**Your task:** Among the lines below, keep only those from the one containing "Write the build123d" through the one containing "RECESS_ROUND = 2.0", and reproduce them exactly.
--- START Record list ---
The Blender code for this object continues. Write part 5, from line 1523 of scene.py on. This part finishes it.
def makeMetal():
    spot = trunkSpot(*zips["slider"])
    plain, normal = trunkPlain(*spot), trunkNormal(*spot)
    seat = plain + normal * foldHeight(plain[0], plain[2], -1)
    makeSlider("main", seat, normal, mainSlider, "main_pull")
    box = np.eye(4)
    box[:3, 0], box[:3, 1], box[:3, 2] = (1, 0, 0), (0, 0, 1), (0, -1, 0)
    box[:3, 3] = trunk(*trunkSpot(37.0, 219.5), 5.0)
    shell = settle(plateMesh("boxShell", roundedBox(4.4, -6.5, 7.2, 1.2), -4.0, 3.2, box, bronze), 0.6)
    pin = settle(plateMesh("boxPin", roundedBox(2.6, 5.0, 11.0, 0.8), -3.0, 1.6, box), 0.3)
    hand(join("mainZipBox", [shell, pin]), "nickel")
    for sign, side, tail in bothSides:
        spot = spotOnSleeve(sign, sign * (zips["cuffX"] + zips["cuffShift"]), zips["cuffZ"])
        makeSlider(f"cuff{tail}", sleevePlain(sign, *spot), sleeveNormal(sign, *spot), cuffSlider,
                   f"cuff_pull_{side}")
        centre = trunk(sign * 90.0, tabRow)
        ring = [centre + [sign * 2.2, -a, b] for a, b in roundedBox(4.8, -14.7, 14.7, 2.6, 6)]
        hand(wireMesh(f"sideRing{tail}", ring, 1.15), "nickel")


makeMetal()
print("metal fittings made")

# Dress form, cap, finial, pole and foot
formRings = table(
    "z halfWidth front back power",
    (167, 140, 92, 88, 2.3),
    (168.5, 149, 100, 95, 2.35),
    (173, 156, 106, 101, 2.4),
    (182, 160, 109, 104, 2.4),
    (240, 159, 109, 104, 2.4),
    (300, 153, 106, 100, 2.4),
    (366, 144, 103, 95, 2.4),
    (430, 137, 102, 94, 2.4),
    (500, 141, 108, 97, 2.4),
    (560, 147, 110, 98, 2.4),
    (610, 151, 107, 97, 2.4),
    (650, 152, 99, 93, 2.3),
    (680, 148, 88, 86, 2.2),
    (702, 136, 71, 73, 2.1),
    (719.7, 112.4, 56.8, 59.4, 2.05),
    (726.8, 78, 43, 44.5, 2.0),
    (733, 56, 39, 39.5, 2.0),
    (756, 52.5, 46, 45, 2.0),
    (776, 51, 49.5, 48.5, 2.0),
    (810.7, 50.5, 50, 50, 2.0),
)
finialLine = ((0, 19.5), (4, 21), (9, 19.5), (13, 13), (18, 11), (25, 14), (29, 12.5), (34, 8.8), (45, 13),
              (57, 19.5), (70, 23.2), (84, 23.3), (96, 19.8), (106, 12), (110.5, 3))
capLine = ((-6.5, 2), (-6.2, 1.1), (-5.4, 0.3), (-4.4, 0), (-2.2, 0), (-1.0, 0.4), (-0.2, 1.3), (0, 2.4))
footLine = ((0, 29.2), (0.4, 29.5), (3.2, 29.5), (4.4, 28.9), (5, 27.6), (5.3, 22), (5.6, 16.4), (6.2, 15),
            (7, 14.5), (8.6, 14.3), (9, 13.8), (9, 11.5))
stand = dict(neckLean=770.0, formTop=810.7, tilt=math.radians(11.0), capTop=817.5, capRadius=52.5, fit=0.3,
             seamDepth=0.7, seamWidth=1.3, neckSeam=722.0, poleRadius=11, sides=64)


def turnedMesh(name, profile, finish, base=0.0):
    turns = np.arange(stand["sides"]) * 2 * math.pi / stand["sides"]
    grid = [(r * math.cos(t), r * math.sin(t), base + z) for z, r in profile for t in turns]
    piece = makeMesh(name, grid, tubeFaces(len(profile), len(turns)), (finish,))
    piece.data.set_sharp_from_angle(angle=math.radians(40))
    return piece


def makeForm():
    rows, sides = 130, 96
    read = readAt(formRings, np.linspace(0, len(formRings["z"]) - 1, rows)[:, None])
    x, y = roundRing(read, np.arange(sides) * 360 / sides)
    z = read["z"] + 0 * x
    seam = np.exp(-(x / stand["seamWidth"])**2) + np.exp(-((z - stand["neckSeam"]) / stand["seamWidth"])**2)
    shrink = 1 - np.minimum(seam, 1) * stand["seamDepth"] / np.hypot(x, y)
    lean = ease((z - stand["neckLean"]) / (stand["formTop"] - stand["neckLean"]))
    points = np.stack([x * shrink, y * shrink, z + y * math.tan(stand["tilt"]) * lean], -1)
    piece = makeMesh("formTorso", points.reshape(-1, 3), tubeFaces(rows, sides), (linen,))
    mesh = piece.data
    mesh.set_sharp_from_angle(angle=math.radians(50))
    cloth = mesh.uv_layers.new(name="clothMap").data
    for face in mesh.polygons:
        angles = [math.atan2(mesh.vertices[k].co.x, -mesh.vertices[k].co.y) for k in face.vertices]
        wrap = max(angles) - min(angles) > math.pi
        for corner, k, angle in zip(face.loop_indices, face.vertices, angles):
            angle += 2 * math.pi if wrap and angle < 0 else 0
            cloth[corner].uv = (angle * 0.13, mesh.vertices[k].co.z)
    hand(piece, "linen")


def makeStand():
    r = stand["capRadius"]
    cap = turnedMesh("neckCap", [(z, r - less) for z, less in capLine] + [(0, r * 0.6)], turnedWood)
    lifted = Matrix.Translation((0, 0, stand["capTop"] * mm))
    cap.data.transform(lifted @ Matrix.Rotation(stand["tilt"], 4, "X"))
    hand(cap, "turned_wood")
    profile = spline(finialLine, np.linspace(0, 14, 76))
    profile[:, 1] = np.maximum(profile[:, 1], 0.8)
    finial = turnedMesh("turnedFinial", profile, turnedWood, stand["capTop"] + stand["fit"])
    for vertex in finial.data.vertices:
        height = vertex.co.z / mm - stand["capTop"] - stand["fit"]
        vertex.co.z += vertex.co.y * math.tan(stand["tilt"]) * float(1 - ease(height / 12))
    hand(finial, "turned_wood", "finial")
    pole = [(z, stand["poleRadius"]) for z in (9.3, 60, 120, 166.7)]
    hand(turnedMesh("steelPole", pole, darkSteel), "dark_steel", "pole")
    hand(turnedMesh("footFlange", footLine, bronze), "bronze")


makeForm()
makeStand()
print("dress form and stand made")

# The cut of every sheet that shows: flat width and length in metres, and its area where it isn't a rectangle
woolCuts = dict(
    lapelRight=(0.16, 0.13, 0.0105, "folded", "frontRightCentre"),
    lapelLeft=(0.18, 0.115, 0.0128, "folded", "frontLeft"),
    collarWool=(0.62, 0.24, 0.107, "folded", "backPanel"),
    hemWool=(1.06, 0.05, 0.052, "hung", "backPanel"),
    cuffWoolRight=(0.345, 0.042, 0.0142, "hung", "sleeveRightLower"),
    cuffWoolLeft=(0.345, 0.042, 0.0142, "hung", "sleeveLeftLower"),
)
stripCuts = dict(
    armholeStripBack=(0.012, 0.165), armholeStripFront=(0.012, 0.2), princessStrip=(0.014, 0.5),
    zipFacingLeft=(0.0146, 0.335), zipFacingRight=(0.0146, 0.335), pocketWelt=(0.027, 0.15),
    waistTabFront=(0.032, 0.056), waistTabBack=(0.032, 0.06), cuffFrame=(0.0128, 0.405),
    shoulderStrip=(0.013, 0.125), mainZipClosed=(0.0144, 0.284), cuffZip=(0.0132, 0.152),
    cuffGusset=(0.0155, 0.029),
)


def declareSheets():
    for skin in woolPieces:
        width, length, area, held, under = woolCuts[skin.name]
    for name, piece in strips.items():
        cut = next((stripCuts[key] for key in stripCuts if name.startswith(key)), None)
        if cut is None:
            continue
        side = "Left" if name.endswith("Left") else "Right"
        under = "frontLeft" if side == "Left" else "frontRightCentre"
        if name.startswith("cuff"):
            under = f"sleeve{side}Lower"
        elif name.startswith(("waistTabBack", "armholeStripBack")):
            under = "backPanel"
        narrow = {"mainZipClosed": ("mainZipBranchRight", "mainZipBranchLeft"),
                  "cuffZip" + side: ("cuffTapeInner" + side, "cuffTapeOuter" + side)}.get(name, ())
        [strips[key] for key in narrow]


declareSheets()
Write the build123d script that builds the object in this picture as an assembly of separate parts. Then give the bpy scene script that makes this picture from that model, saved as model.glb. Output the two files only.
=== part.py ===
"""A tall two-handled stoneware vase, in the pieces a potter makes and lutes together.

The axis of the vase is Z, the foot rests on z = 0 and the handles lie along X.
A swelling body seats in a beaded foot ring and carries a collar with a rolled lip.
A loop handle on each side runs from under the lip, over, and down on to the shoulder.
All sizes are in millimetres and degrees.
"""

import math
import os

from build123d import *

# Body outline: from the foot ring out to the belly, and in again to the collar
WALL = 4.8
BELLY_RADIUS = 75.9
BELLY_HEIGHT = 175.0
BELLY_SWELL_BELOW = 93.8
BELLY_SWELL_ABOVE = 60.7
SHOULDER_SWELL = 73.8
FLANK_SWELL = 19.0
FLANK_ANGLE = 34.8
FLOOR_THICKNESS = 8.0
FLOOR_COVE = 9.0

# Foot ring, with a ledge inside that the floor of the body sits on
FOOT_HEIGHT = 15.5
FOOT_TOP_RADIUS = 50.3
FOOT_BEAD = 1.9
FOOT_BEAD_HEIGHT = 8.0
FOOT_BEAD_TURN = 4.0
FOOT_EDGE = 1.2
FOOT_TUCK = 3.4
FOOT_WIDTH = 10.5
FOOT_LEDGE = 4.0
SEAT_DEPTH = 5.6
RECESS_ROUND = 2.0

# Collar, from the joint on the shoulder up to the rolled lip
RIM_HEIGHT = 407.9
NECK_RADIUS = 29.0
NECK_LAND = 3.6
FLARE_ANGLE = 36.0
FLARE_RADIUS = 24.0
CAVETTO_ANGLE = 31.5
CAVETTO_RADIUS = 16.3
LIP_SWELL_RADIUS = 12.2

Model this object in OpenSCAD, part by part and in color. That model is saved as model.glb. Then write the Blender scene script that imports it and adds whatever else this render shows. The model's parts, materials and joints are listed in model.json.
--- END Record list ---
**Output of the exercise:**
Write the build123d script that builds the object in this picture as an assembly of separate parts. Then give the bpy scene script that makes this picture from that model, saved as model.glb. Output the two files only.
=== part.py ===
"""A tall two-handled stoneware vase, in the pieces a potter makes and lutes together.

The axis of the vase is Z, the foot rests on z = 0 and the handles lie along X.
A swelling body seats in a beaded foot ring and carries a collar with a rolled lip.
A loop handle on each side runs from under the lip, over, and down on to the shoulder.
All sizes are in millimetres and degrees.
"""

import math
import os

from build123d import *

# Body outline: from the foot ring out to the belly, and in again to the collar
WALL = 4.8
BELLY_RADIUS = 75.9
BELLY_HEIGHT = 175.0
BELLY_SWELL_BELOW = 93.8
BELLY_SWELL_ABOVE = 60.7
SHOULDER_SWELL = 73.8
FLANK_SWELL = 19.0
FLANK_ANGLE = 34.8
FLOOR_THICKNESS = 8.0
FLOOR_COVE = 9.0

# Foot ring, with a ledge inside that the floor of the body sits on
FOOT_HEIGHT = 15.5
FOOT_TOP_RADIUS = 50.3
FOOT_BEAD = 1.9
FOOT_BEAD_HEIGHT = 8.0
FOOT_BEAD_TURN = 4.0
FOOT_EDGE = 1.2
FOOT_TUCK = 3.4
FOOT_WIDTH = 10.5
FOOT_LEDGE = 4.0
SEAT_DEPTH = 5.6
RECESS_ROUND = 2.0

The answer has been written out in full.